The pyramid-shaped facade of the pink sandstone Hawa Mahal, built in 1799, rises like the headdress of a maharani. Its hundreds of carved lattice windows permitted women in purdah, the practice of shielding women from strangers, to observe street life without being seen and allowed cool breezes to flow into the courtyard behind it, giving it the nickname “Palace of Winds.”
Inside, stairs lead to the top of the narrow structure, where you can look out over Jaipur’s Old Quarter. It now exhibits elements of Islamic and Hindu architecture.
The Amber Fort
Our driver rounded a bend in the hilly road and the Amber Fort appeared, its golden walls and turrets stretching along a ridge. We shared the wow moment with others who pulled over to drink in the view reflected in Maota Lake. The fort is a popular day trip from Jaipur, less than seven miles away.
Even a snake charmer and his cobra couldn’t distract us.
The fort, begun in 1592 by Man Singh I and enlarged by successive rulers for more than a century, was the royal family’s home until overpopulation and water shortages forced it to move to Jaipur.
Getting inside requires decision-making. Climb the steep steps to the fort’s Sun Gate, Suraj Pol, or make a grand entrance riding an elephant, a practice People for the Ethical Treatment of Animals has sought to ban.
A third option, easy and politically correct, is by car through the town of Amer to the fort’s Moon Gate, Chand Pol.

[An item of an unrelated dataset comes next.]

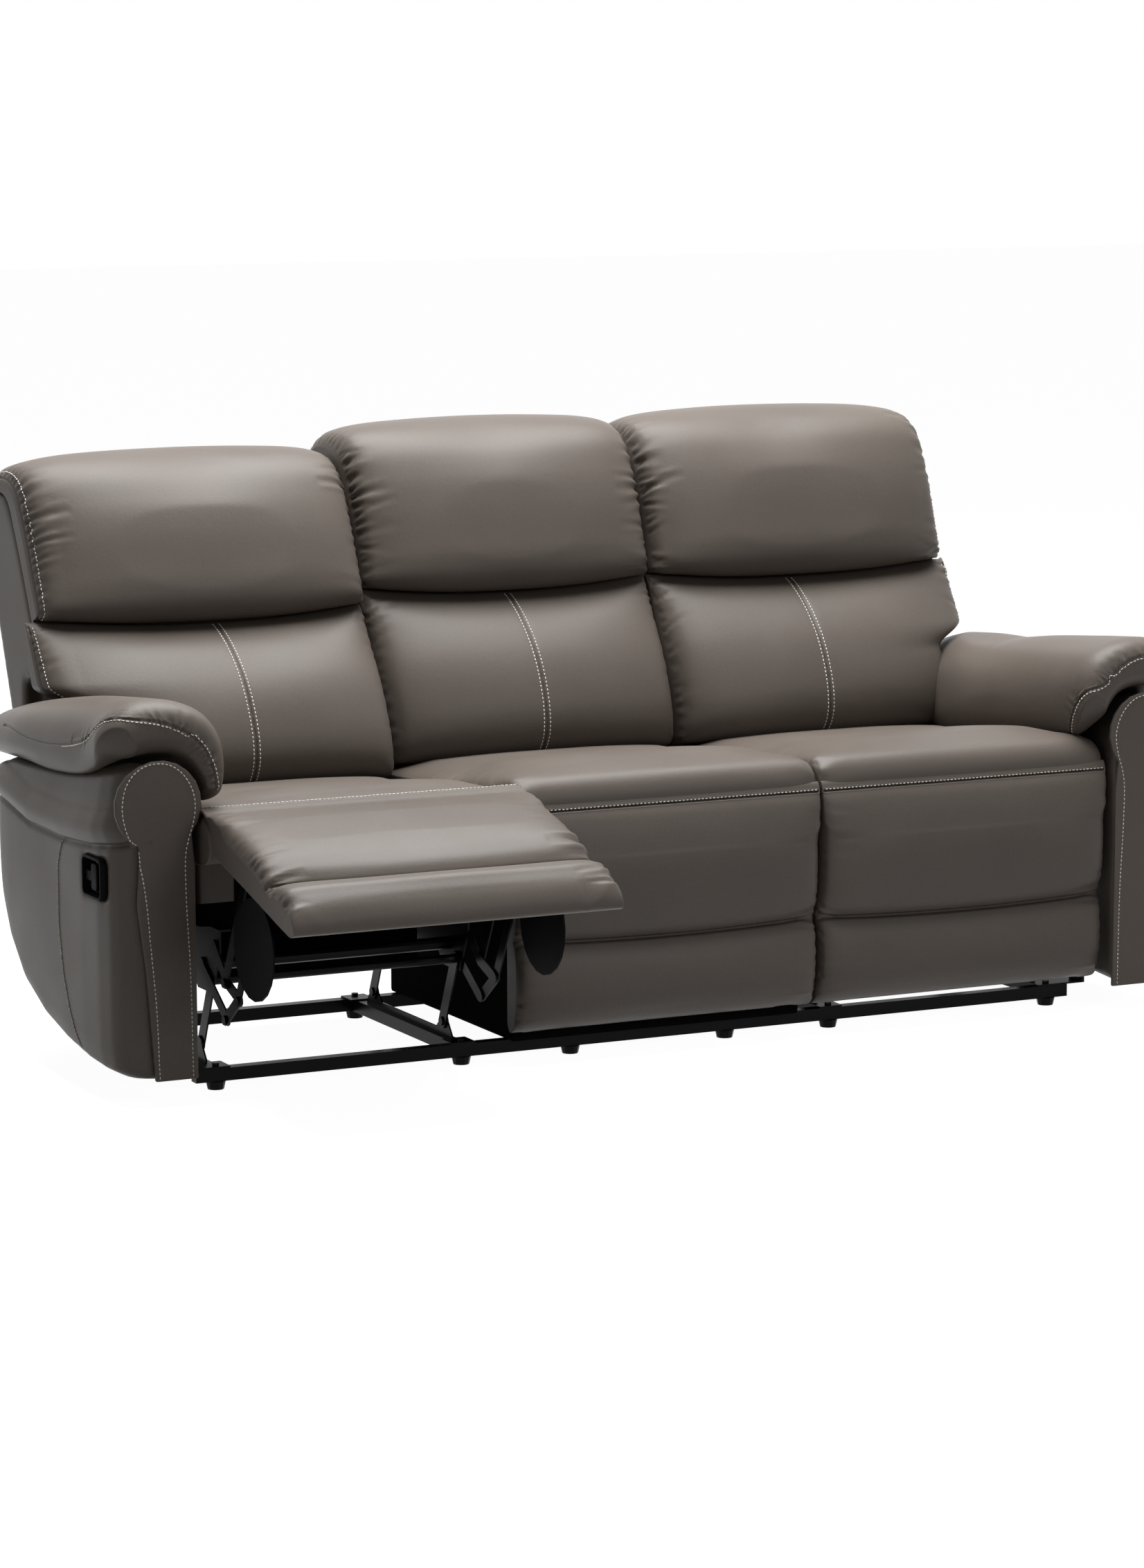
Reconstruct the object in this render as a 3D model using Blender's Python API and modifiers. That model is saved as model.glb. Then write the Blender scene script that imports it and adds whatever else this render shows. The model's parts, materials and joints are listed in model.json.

Each route ends at the entrance courtyard where the elephants parade, red cloths draping their backs.
Stairs lead through a succession of courtyards surrounded by red sandstone and marble structures built in a fusion of Rajput and Mughal styles.

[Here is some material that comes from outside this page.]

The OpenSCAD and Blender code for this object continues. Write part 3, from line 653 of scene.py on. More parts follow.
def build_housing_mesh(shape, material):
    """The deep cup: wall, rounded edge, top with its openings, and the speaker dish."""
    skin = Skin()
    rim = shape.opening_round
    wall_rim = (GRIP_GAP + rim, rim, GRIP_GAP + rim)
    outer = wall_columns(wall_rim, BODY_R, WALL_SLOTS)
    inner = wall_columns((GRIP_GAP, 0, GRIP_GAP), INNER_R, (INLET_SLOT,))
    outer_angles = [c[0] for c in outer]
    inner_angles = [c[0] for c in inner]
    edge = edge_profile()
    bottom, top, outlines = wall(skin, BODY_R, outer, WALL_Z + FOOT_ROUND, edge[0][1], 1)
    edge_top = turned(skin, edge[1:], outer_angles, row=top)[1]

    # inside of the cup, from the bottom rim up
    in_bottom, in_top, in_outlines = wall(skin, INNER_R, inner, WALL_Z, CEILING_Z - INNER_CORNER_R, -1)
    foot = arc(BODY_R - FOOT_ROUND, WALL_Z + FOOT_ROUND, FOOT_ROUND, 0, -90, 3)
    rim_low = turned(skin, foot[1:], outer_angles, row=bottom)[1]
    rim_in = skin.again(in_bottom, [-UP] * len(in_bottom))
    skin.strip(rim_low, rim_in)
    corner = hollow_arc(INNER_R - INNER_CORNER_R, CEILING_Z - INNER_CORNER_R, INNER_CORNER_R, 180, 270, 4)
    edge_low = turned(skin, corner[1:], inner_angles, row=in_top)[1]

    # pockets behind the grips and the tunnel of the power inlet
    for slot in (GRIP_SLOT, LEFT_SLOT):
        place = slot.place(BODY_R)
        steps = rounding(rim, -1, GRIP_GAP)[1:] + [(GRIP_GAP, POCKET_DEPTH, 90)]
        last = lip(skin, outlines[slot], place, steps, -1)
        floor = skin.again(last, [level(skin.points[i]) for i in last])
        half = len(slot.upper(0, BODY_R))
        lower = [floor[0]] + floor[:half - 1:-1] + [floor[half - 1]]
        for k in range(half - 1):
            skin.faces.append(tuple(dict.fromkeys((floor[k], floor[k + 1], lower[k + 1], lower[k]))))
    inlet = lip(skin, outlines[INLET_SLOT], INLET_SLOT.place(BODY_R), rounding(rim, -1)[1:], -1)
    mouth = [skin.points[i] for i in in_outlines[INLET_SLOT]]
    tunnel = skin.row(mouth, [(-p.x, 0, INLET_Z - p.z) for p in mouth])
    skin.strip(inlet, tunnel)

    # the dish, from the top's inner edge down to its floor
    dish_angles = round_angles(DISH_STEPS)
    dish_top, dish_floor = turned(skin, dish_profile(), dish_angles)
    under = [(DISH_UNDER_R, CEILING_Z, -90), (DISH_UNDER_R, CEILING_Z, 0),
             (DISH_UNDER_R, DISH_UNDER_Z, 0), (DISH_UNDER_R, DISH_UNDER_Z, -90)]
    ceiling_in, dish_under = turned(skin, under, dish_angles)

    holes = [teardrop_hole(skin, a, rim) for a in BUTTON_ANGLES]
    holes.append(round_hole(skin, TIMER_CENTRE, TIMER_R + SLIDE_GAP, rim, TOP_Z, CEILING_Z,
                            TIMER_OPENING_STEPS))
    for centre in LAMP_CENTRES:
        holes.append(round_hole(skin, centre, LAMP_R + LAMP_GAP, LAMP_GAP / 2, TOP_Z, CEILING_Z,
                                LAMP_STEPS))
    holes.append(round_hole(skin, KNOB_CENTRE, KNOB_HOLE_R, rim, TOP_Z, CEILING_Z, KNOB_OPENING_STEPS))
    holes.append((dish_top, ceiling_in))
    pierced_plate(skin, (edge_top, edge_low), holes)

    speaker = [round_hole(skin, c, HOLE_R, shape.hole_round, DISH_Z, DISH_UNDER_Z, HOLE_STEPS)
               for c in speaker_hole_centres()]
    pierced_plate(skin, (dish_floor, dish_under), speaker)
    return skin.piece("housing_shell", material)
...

Inside the Sheesh Mahal, or Mirror Palace, a single candle once illuminated the room covered with a mosaic of mirrors and glass. Attendants reclined on the carved pillars of the Sattais Katcheri colonnade while keeping tabs on the maharajah’s fortune in record books.
The three-story Ganesh Pol, a gate leading to royal pleasure palaces, takes its name from the Hindu elephant god. From its top floors, the veiled queen would peer from its lattice windows awaiting her king.
No word whether he arrived by elephant.
If you go
THE BEST WAY TO JAIPUR, INDIA
From LAX, Jet Airways, Etihad, KLM, Qatar, British, China Southern, Virgin Atlantic, Cathay Pacific, Air Canada and Turkish offer connecting service (change of planes) to Jaipur. Restricted round-trip fares from $1,059.
Hire a driver or book a taxi through your hotel. Take an auto rickshaw (tuk-tuk) for short trips, but carry small bills because drivers may claim they can’t make change.
WHERE TO STAY
Hotel Arya Niwas, Sansar Chandra Road, behind Amber Tower, Jaipur. Family-run hotel in a renovated haveli, or mansion, about three miles from City Palace. Doubles from $38, including breakfast.
Hotel Diggi Palace, Diggi House, Shivaji Marg, C-Scheme, Jaipur. Doubles from $92. Palace of the Diggi family transformed into one of the Heritage Hotels of India.
Rambagh Palace, Bhawani Singh Road, Jaipur. Former palace of Maharajah Sawai Man Singh II. Doubles from $663.
WHERE TO EAT
Baradari Mahal at Diggi Palace, Diggi House, Shivaji Marg, C-Scheme, Jaipur. Rajasthani and continental fare served in a pillared pavilion; terrace seating overlooks lawn and courtyard. Mains about $15 per person.
LMB, LMB Hotel, Johari Bazar; Jaipur. Vegetarian restaurant and sweet shop inside the Pink City, offering a variety of ethnic cuisines. Mains $3 to $9.
Copper Chimney, Hotel Mayaa Mansion, M.I. Road, Jaipur. Continental and Indian dishes; mains $7.50 to $9.